The security breach of the cloud-based Canvas learning management system, operated by US company Instructure, initially occurred on May 2, globally impacting thousands of schools, universities and businesses.
On Friday, the system went offline for many universities, with some students, including those at University of Sydney, reporting they had received a ransom message posted through the platform.
''ShinyHunters has breached Instructure (again),'' the message, seen by AAP, read.
''Instead of contacting us to resolve it they ignored us and did some 'security patches','' it said.
The University of Sydney said Canvas had been experiencing a global outage since 6am on Friday after Instructure placed it into "maintenance mode".
"We are one of approximately 9000 institutions around the world that are impacted by this outage, and we are still awaiting clear advice from Instructure," it said in a statement on Friday afternoon.
It acknowledged disruptions to students and staff and advised them not to attempt to log in to the service pending further updates.
The University of Melbourne has also been impacted by the outage and has extended its deadlines over the weekend.
It is not known whether any personal information has been leaked in the cyber hack, with the system widely used to deliver and manage learning for students and staff.
South Australia's Flinders University, RMIT in Melbourne, Tasmania's Technical and Further Education Institute, and University of Technology Sydney have all been affected.
On Thursday, Queensland education minister John-Paul Langbroek said he had been briefed on a breach involving Instructure, which delivers the education department's QLearn program.
"Advice at this stage is names, email addresses and school locations have been compromised in the international data breach," he said.
"No evidence of passwords, dates of birth or financial information being accessed in the data breach."
Instructure confirmed the incident in a post to its status website over the weekend.
"Instructure recently experienced a cybersecurity incident perpetrated by a criminal threat actor," Steve Proud, chief information security officer, wrote.
"We are actively investigating this incident with the help of outside forensics experts."
The following day, he wrote the incident appeared to have been contained and later added further updates would be shared directly with customers.
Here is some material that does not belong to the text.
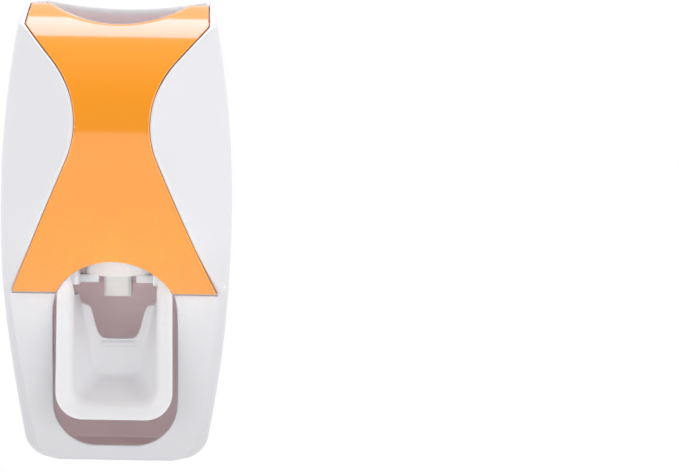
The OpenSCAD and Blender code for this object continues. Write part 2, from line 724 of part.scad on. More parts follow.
module piston_seal() hung() color([0.25, 0.25, 0.27]) up(stem_top - 2 * groove_h + seat_gap / 2)
    difference() {
        cylinder(r = pump_bore_r - run_gap, h = groove_h - seat_gap);
        translate([0, 0, -wall]) cylinder(r = groove_r + seat_gap / 2, h = groove_h + 2 * wall);
    }

spigot_h = 3.5;
spigot_r = 2.8;
slot_h = nozzle_h - spigot_h - 0.6;
module nozzle() hung() color([0.9, 0.88, 0.86, 0.8]) difference() {
    union() {
        up(drum_z - nozzle_h) intersection() {
            translate([-nozzle_w / 2, -nozzle_w / 2, 0]) cube([nozzle_w, nozzle_w, nozzle_h - seat_gap / 2]);
            cylinder(r = nozzle_w * 0.64, h = nozzle_h);
        }
        // Lug that stops the nozzle turning
        up(drum_z - 1.7) translate([-1.5, -nozzle_w / 2 - 0.6, 0]) cube([1.6, 1, 1.7 - seat_gap / 2]);
    }
    up(drum_z - spigot_h - seat_gap) cylinder(r = spigot_r + seat_gap / 5, h = 2 * spigot_h);
    up(drum_z - nozzle_h - wall) cylinder(r = 2.3, h = nozzle_h);
}

module outlet_valve() hung() color([0.8, 0.8, 0.82]) up(drum_z - nozzle_h + 0.4) difference() {
    cylinder(r1 = 1.2, r2 = 2.2, h = slot_h - 0.2);
    translate([0, 0, 0.6]) cylinder(r1 = 0.4, r2 = 1.5, h = slot_h);
    translate([-0.8, -0.1, -wall]) cube([1.6, 0.2, 2 * wall]);
}

// Return spring: one unbroken round wire between the drum's floor and the nut
spring_foot = drum_z + drum_wall + wire_r + 0.1;
spring_head = shelf_z - nut_h - wire_r - 0.1;
ring_steps = 14;
wire_sides = 6;
module return_spring() hung() color("silver") up(0) {
    n = spring_turns * ring_steps;
    rise = (spring_head - spring_foot) / n;
    rings = [for (i = [0:n]) let (t = 360 * i / ring_steps) [for (k = [0:wire_sides - 1])
        let (u = 360 * k / wire_sides, r = spring_r + wire_r * cos(u))
        [r * cos(t), r * sin(t), spring_foot + rise * i + wire_r * sin(u)]]];
    points = [for (ring = rings) for (p = ring) p];
    side = [for (i = [0:n - 1]) for (k = [0:wire_sides - 1])
        let (a = i * wire_sides + k, b = i * wire_sides + (k + 1) % wire_sides,
             c = a + wire_sides, d = b + wire_sides)
        each [[a, b, d], [a, d, c]]];
    ends = [[for (k = [wire_sides - 1:-1:0]) k], [for (k = [0:wire_sides - 1]) n * wire_sides + k]];
    polyhedron(points, concat(side, ends));
}

// Squeeze cup
rim_t = 3.4;
rim_top_half = 19.7;
rim_top = hinge_z - 7;
cheek_z = 59;
// Right half of an outline with a rounded lower corner, up to one or two points of its side
function rounded_half(half, low, r, grow, side) = concat(
    [for (a = [0:10:90]) [half - r + (r + grow) * sin(a), low + r - (r + grow) * cos(a)]],
    [for (p = side) [p.x + grow, p.y]]);
function standing(half, depth) = [for (p = mirrored(half)) [p.x, -depth, p.y]];

module rim_outline() difference() {
    polygon(mirrored(rounded_half(rim_half, rim_z, rim_r, 0, [[rim_top_half, rim_top]])));
    // Clear of the panel's arch
    difference() {
        translate([-far, panel_z - 3]) square([2 * far, far]);
        arch(-0.8);
    }
}
// Outline of the tub on its way from the back wall, t = 0, to the mouth, t = 1, a little full
function tub_half(t, grow, top = cup_top) = let (u = t + 0.06 * sin(180 * t), side = mouth_half - 0.4 * (1 - u))
    rounded_half(mix(back_half, mouth_half, u), mix(back_z, mouth_z, u), mix(3, mouth_r, u), grow,
        [[side, notch_top], [side, top]]);
mouth_depth = rim_depth - rim_slope;
tub_mid = 0.45;
module tub(grow, back, front) {
    slab(standing(tub_half(0, grow), back), standing(tub_half(tub_mid, grow), mix(back, front, tub_mid)));
    slab(standing(tub_half(tub_mid, grow), mix(back, front, tub_mid)), standing(tub_half(1, grow), front));
}
bar_top = drum_z - move_gap * 0.7;
cheek_front = rim_depth - 1.6;
web_front = rim_depth - 2.1;

module tub_inside() {
    tub(0, back_depth, mouth_depth);
    // Funnel into it from the rim, up to the rim's top
    slab(standing(tub_half(1, -0.2, rim_top + wall), mouth_depth - 0.5),
        standing(tub_half(1, rim_half - mouth_half + 0.4, rim_top + wall), rim_depth + 0.5));
}

module squeeze_cup() hung() color([0.91, 0.91, 0.93]) difference() {
    union() {
        // Rim
        between(rim_depth - rim_t, rim_depth) rim_outline();
        // Tapered tub
        tub(cup_wall, back_depth - cup_wall, rim_depth - rim_t / 2);
        // Cheeks with the hinge bosses and the ears of the fork
        both_sides() {
            translate([cheek_in, 0, 0]) rotate([90, 0, 90]) linear_extrude(cheek_t) {
                polygon([[-cheek_front, cheek_z - 6], [-cheek_front + 5, cheek_z - 6], [-cheek_front + 8, ear_z],
                    [-ear_back, ear_z], [-ear_back, bar_top + 2.5], [-ear_back - 5, bar_top + 4.5],
                    [-hinge_depth + boss_r, hinge_z], [-hinge_depth, hinge_z + boss_r],
                    [-hinge_depth - boss_r * 0.8, hinge_z], [-cheek_front, hinge_z - 8]]);
                translate([-hinge_depth, hinge_z]) circle(boss_r);
            }
            translate([cheek_in, -hinge_depth, hinge_z]) rotate([0, 90, 0])
                cylinder(r = boss_r, h = hinge_boss_out - cheek_in);
            translate([cheek_in, 0, 0]) rotate([90, 0, 90]) linear_extrude(hinge_boss_out - cheek_in)
                polygon([[-web_front, cheek_z], [-web_front, hinge_z - 8], [-hinge_depth - 2.4, hinge_z],
                    [-hinge_depth, hinge_z], [-web_front + 2.2, hinge_z - 8], [-web_front + 2.2, cheek_z]]);
            // Fork bar with its round nose
            translate([fork_half, -hinge_depth + nose_reach - 4, bar_top - bar_h])
                cube([cheek_in - fork_half + 0.5, 4, bar_h]);
            translate([fork_half, -hinge_depth + nose_reach, bar_top - nose_r]) rotate([0, 90, 0])
                cylinder(r = nose_r, h = cheek_in - fork_half + 0.5);
        }
    }
    // Inside of the tub, with the ridge on its back wall
    difference() {
        tub_inside();
        translate([-ridge_half, -back_depth - ridge_out, notch_z - 0.3 - ridge_h])
            cube([2 * ridge_half, ridge_out + wall, ridge_h]);
    }
    // Open above the side walls and between the cheeks
    translate([-cheek_in, -far, cup_top]) cube([2 * cheek_in, far - ear_back - 10, far]);
    translate([-far, -ear_back - 6, cup_top]) cube([2 * far, far, ear_z - cup_top]);
    // Notch in the back wall
    between(0, back_depth + 3) polygon(mirrored([[notch_half - 2, notch_z], [notch_half + 0.5, notch_z + 0.6],
        [notch_half + 2.4, mix(notch_z, notch_top, 0.33)], [notch_top_half, notch_top + 0.1]]));
    between(0, back_depth + 3) translate([-mouth_half, notch_top]) square([2 * mouth_half, cup_top]);
    translate([-far, -hinge_depth, hinge_z]) rotate([0, 90, 0]) cylinder(r = bore_r, h = 2 * far);
}
ear_z = 62;
ear_back = hinge_depth - nose_reach - 1.5;

// Hinge shaft with a head groove at each end, and its two clips
clip_t = shaft_r / 2;
shaft_half = arm_in + arm_t + 1.6 * shaft_r;
groove_bite = 0.27 * shaft_r;
clip_x = arm_in + arm_t + seat_gap;
module hinge_shaft() hung() color("silver") difference() {
    translate([-shaft_half, -hinge_depth, hinge_z]) rotate([0, 90, 0]) cylinder(r = shaft_r, h = 2 * shaft_half);
    both_sides() translate([clip_x, -hinge_depth, hinge_z]) rotate([0, 90, 0]) difference() {
        cylinder(r = 2 * shaft_r, h = clip_t + seat_gap);
        translate([0, 0, -wall]) cylinder(r = shaft_r - groove_bite, h = clip_t + 2 * wall);
    }
}

module shaft_clips() hung() color("silver") both_sides()
    translate([clip_x + seat_gap / 2, -hinge_depth, hinge_z]) rotate([0, 90, 0]) difference() {
        cylinder(r = 2 * shaft_r, h = clip_t);
        translate([0, 0, -wall]) cylinder(r = shaft_r - groove_bite + seat_gap / 2, h = clip_t + 2 * wall);
        translate([0, -0.67 * shaft_r, -wall]) cube([4 * shaft_r, 1.33 * shaft_r, clip_t + 2 * wall]);
    }

wall_plate();
adhesive_pads();
rear_shell();
front_shell();
front_panel();
shell_screws();
pump_chassis();
chassis_screws();
pump_cylinder();
cylinder_nut();
inlet_valve();
tube_adapter();
tube_collar();
plunger();
piston_seal();
return_spring();
nozzle();
outlet_valve();
squeeze_cup();
hinge_shaft();
shaft_clips();
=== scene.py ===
"""Wall-hung toothpaste dispenser with a squeeze cup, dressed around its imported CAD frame."""
import math

import bmesh
import bpy
from mathutils import Matrix, Vector


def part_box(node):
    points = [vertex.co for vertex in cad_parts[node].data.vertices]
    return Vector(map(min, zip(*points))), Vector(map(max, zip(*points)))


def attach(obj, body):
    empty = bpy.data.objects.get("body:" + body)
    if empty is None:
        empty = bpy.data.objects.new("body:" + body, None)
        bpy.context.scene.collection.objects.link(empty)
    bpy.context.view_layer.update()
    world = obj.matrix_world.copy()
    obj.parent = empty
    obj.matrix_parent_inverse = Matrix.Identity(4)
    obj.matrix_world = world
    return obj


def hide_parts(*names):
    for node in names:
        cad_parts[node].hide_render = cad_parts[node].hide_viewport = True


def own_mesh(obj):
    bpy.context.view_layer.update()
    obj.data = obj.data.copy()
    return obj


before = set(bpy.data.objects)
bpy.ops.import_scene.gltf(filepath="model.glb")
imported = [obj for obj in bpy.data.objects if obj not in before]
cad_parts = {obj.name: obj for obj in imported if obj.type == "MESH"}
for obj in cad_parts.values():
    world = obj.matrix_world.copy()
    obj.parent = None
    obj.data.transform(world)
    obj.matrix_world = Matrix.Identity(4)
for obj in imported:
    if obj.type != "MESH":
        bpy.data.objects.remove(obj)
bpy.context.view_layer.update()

# Camera: level with the upper part of the dispenser, a metre away and seven degrees above it,
# turned by a degree, as the photograph was taken.
ORIGIN_HEIGHT = 114.0                 # height of the wall plate's middle above the foot, in mm
CAMERA_DISTANCE = 1.0                 # from the point in the picture's middle, in m
FOCAL_PIXELS, PICTURE_WIDTH, SENSOR_WIDTH = 2852.0, 679.0, 36.0
view_target = Vector((78.24, -38.5, 81.76 - ORIGIN_HEIGHT)) / 1000
view_rise, view_roll = math.radians(7.0), math.radians(0.978)
look = Vector((0, math.cos(view_rise), -math.sin(view_rise)))
level_up = Vector((0, math.sin(view_rise), math.cos(view_rise)))
level_right = Vector((1, 0, 0))
right = level_right * math.cos(view_roll) + level_up * math.sin(view_roll)
up = level_up * math.cos(view_roll) - level_right * math.sin(view_roll)
camera_data = bpy.data.cameras.new("photo_camera")
camera_data.sensor_fit = "HORIZONTAL"
camera_data.sensor_width = SENSOR_WIDTH
camera_data.lens = FOCAL_PIXELS / PICTURE_WIDTH * SENSOR_WIDTH
camera_data.clip_start = 0.01
camera = bpy.data.objects.new("photo_camera", camera_data)
bpy.context.scene.collection.objects.link(camera)
axes = Matrix((right, up, -look)).transposed().to_4x4()
axes.translation = view_target - look * CAMERA_DISTANCE
camera.matrix_world = axes
bpy.context.scene.camera = camera
bpy.context.scene.view_settings.view_transform = "Standard"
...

National Cybersecurity Co-ordinator Michelle McGuinness confirmed the incident in a post to LinkedIn on Friday.
"My team is working closely with state and territory governments and education peak bodies to collectively address the impacts arising from this incident," Ms McGuinness said.
She added there was no sign personal identification documents or financial information had been impacted but that the full impact was not yet clear.
"Anyone impacted by a cyber incident should maintain a heightened awareness of potential scam activity," she said.